Thanks for the piece of Radio 2's website suggy. :thumbup: I agree I love this bit. :cheer:

 

Asked about the session, Ken Bruce said "Will has one of the purest voices in popular music and I can't wait to hear it singing out from Maida Vale."

 

 

Still a bit of the sheep mentality though isn't it. Once one is willing to admit he's bloody good the others follow. Hence much more praise for the new album.

 

Talking of sheep, having you seen how a song sung by a girl on X Factor has rocketed Fauth Hill's song into the top 10 on itunes. :o Eeen more surprising Bette Midler has entered the chart, much lower down I must add after being on SCD. Had to turn my sound down she was awful!. :wacko:

 

 

Not just for reviewers. :rolleyes: Maybe I'm just getting old, but I can't believe how some of the GBP are so taken in. Bette Midler was fine in her day, but now..........I wonder what she looks like if the warpaint was off.
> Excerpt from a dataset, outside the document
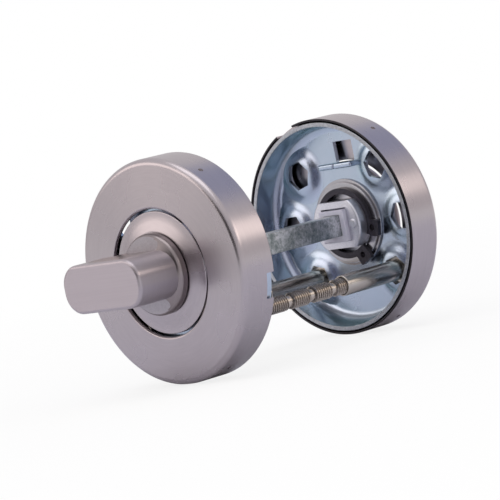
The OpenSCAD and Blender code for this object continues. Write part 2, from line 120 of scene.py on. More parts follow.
soft_boxes = {
    "soft_box_above": ((0.08, -0.22, 0.93), 0.8, 0.6, 1.9, "#ffffff"),
    "soft_box_left": ((-0.6, -0.7, 0.38), 0.9, 0.44, 1.55, "#fff3e8"),
    "soft_box_right": ((0.85, 0.36, 0.35), 0.9, 0.26, 1.35, "#fff1e2"),
}
for name, (place, width, depth, power, colour) in soft_boxes.items():
    lamp = bpy.data.lights.new(name, "AREA")
    lamp.shape, lamp.size, lamp.size_y = "RECTANGLE", width, depth
    lamp.energy, lamp.color = power, linear(colour)[:3]
    box = bpy.data.objects.new(name, lamp)
    box.location = place
    box.rotation_euler = (-Vector(place)).to_track_quat("-Z", "Y").to_euler()
    scene.collection.objects.link(box)

floor_size, floor_height, shadow_reach = 6.0, -0.0262, 0.35
glow_near_share, glow_far_share = 0.8, 1.0
sheet = bmesh.new()
bmesh.ops.create_grid(sheet, x_segments=1, y_segments=1, size=floor_size / 2,
                      matrix=Matrix.Translation((0, 0, floor_height)))
floor = bpy.data.objects.new("floor", bpy.data.meshes.new("floor"))
sheet.to_mesh(floor.data)
sheet.free()
scene.collection.objects.link(floor)
paper, tree, here = bare_material("matt_white_paper_sweep")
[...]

She should retire gracefully.

This has to be here: We seem to be getting a lot of interest from over the pond - thank the lord for Youtube:

 

Easy to say, quite another to do. I'm fond of saying that if a pop song doesn't know how you feel, there's really no point to it. And even though, yes, those are cliched lyrics, well it certainly doesn't make them any less true.